Radical transparency is a good thing, of course, but it must be balanced with concise and effective communication. You must curate your team’s data experience.
3. Integrity Handling
It happens all the time — two people exploring the data end up with two different values for the same metric. For anyone working with data, few experiences are more disheartening. It encourages mistrust in the integrity of the data.
You can only minimize, not stop, this issue. If the data is kept clean and well-documented, these events should be rare and simple to fix.
The best approach is to make everyone aware of the possibility and to accept and embrace it. Just as every product has bugs, every data set will, too. Shift your team’s mental frame so that any inconsistency you discover is an exciting challenge to fix, solve, or clarify as soon as possible.
Ensure there’s a clear process for people to resolve these integrity issues. Be responsive and helpful when it’s reported. Be sure to thank them for reporting and be kind even when it was their error.

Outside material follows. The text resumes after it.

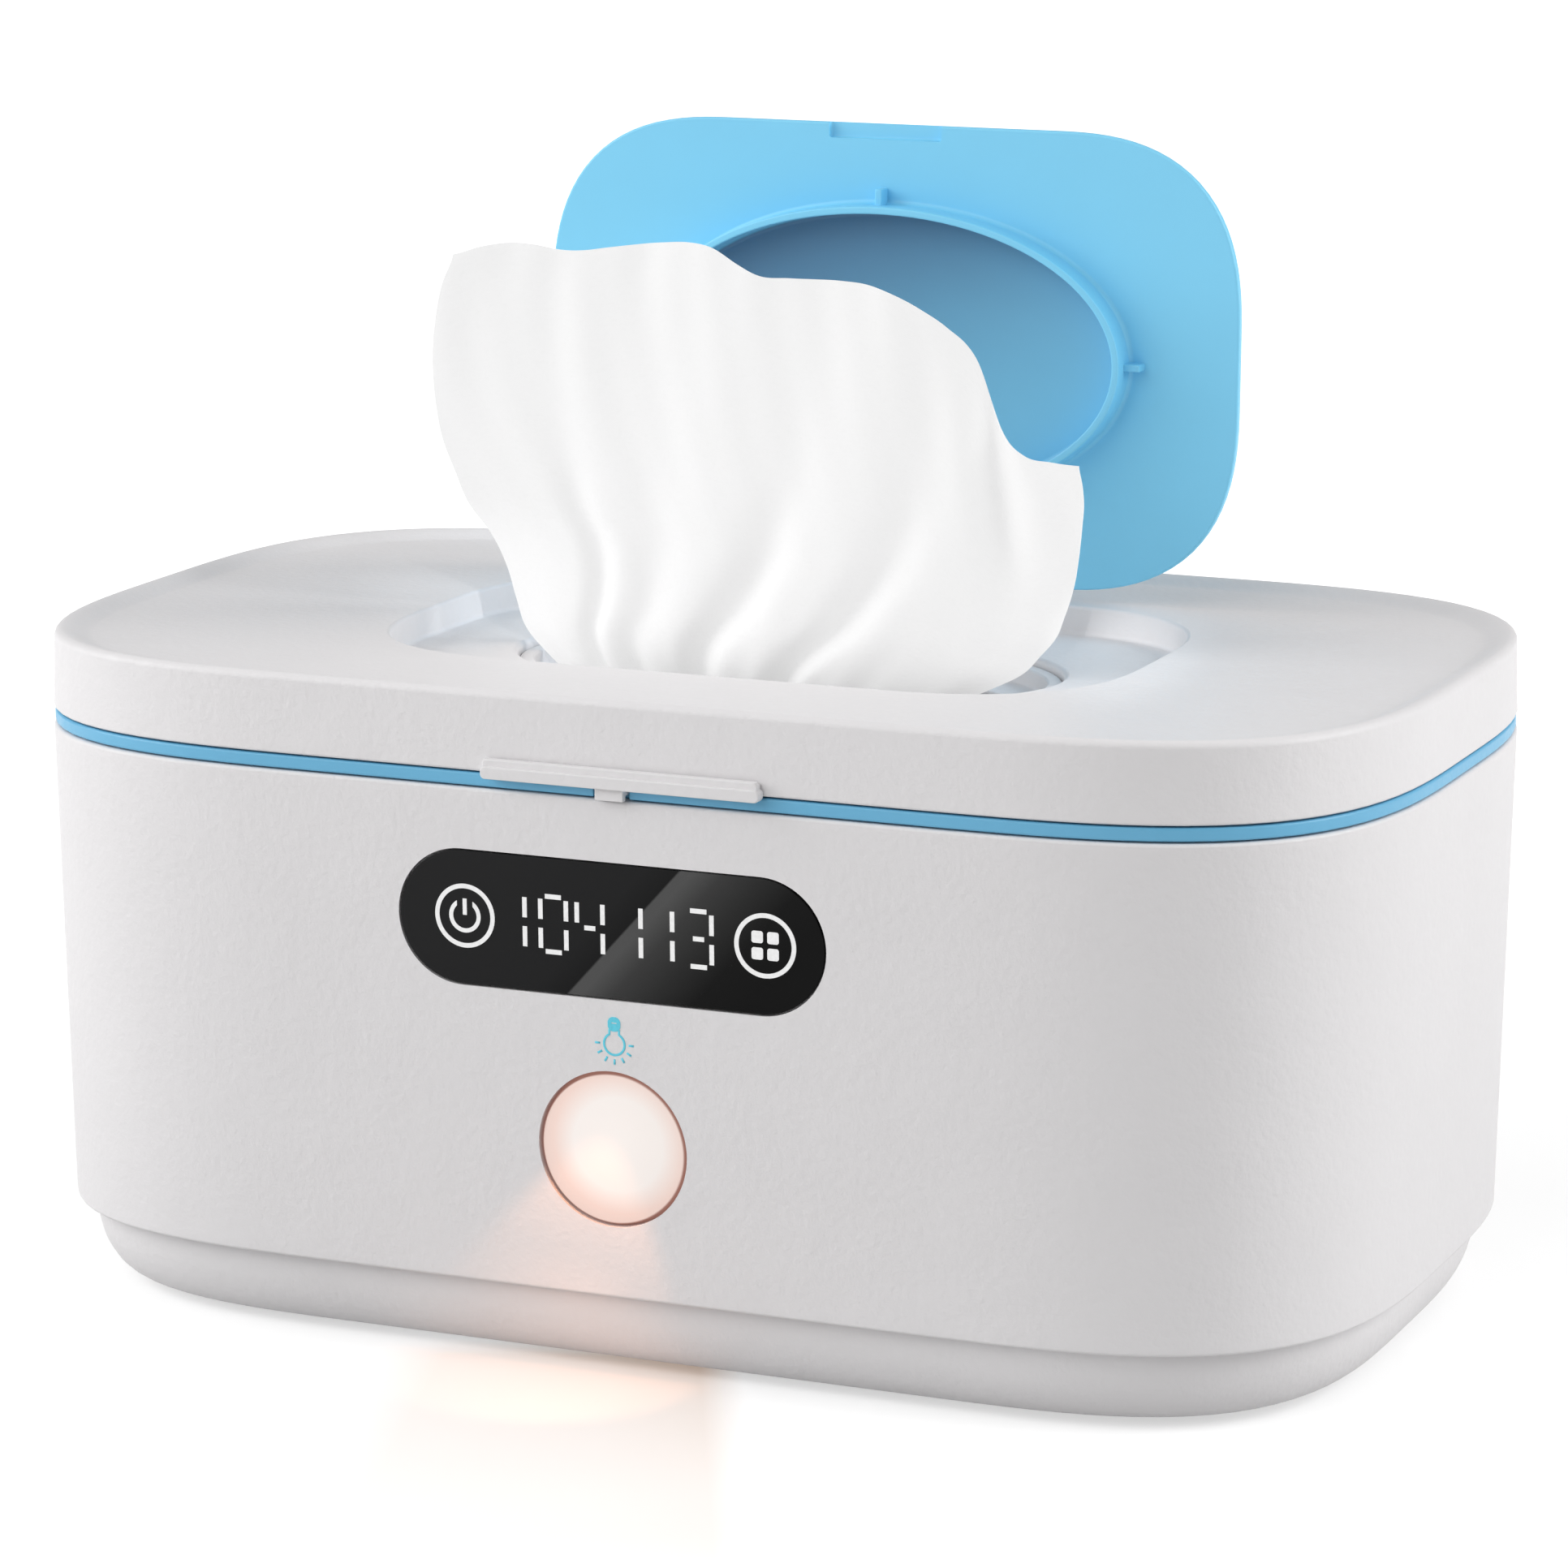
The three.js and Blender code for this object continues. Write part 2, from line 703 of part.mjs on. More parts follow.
/** Trim ring with its spigot inside the housing wall and a notch for the tab. */
function trimRing() {
  const bottom = rimZ + fitGap;
  const spigotZ = rimZ - ringSpigot;
  const ring = loft([
    plan(ringInset, bottom),
    plan(ringInset, ringTopZ - edgeRound),
    plan(ringInset + edgeRound, ringTopZ),
    plan(ringWidth, ringTopZ),
    plan(ringWidth, spigotZ),
    plan(shellWall + wallInset(spigotZ) + fitGap, spigotZ),
    plan(shellWall + fitGap, bottom),
  ], true);
  const notchDepthAll = ringInset + tabRibDepth + fitGap;
  const notchWidth = 2 * (tabHalfWidth + fitGap);
  const notch = block(
    notchWidth, notchDepthAll + overrun, bandHeight + overrun, tabX,
    (notchDepthAll - overrun) / 2 - halfDepth, rimZ + fitGap + (bandHeight + overrun) / 2 - overrun,
  );
  return carve(ring, [], [notch]);
}

/** Tank with a flange on the trim ring and screw bosses under its floor. */
function innerTank() {
  const inner = tankWall;
  const tub = loft([
    tankPlan(tankRound + tankDraft, tankBottomZ),
    tankPlan(tankDraft + tankRound / 4, tankBottomZ + tankRound / 4),
    tankPlan(tankDraft, tankBottomZ + tankRound),
    tankPlan(0, rimZ - ringSpigot),
    tankPlan(0, flangeZ),
    plan(flangeInset, flangeZ),
    plan(flangeInset, flangeTopZ),
    tankPlan(inner, flangeTopZ),
    tankPlan(inner + tankDraft, tankBottomZ + tankRound + tankWall),
    tankPlan(inner + tankDraft + tankRound / 4, tankBottomZ + tankWall + tankRound / 4),
    tankPlan(inner + tankDraft + tankRound, tankBottomZ + tankWall),
  ]);
  const bossBottom = trayZ + trayFloor + fitGap;
  const bossTop = tankBottomZ + tankWall / 2;
  const bosses = corners(screwX, screwY).map(
    ([x, y]) => post(bossRadius, bossBottom, bossTop, pinSides).translate(x, y, 0),
  );
  const bores = corners(screwX, screwY).map(
    ([x, y]) => post(screwRadius + fitGap, bossBottom - overrun, screwTopZ + fitGap, pinSides).translate(x, y, 0),
  );
  return carve(tub, bosses, bores);
}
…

Maintaining a data set is like maintaining a garden. There will always be weeds growing and more to do. It will never be perfect, but it can be beautiful.
4. Tool Selection
The data governor must decide what your organization needs. Be mindful of tools that have high learning curves or vendor lock-in from proprietary languages. Consider all the pieces of your data analytics stack and make sure the tools you select work well together.

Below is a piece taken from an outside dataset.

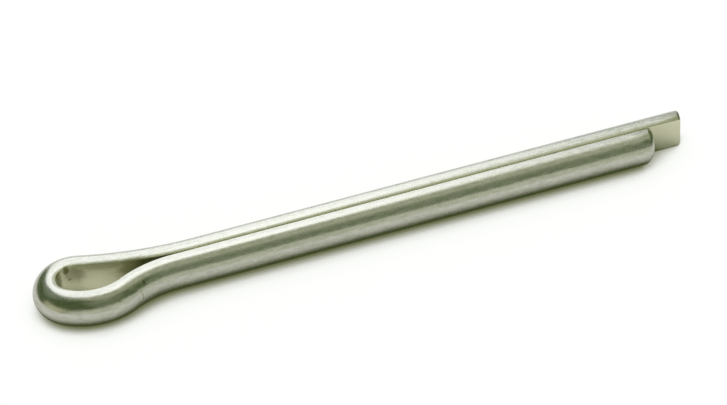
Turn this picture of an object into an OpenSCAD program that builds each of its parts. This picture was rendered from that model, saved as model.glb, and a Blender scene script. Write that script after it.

No matter how well you’ve done your data cleaning, documentation and tool selection, you’ll still have to teach your organization how to use the data to get accurate and actionable insights.
Here are the things you must teach your organization:
- What’s in the models
- How to use the tool
- Your process for prioritizing data requests and for data sharing and access
- Data basics in databases, tables, data structures, and SQL
- Quality versus vanity metrics
- Chart and dashboard best practices
Remember to organize and communicate how people should come to you with integrity issues, data needs, access requests, training needs, etc.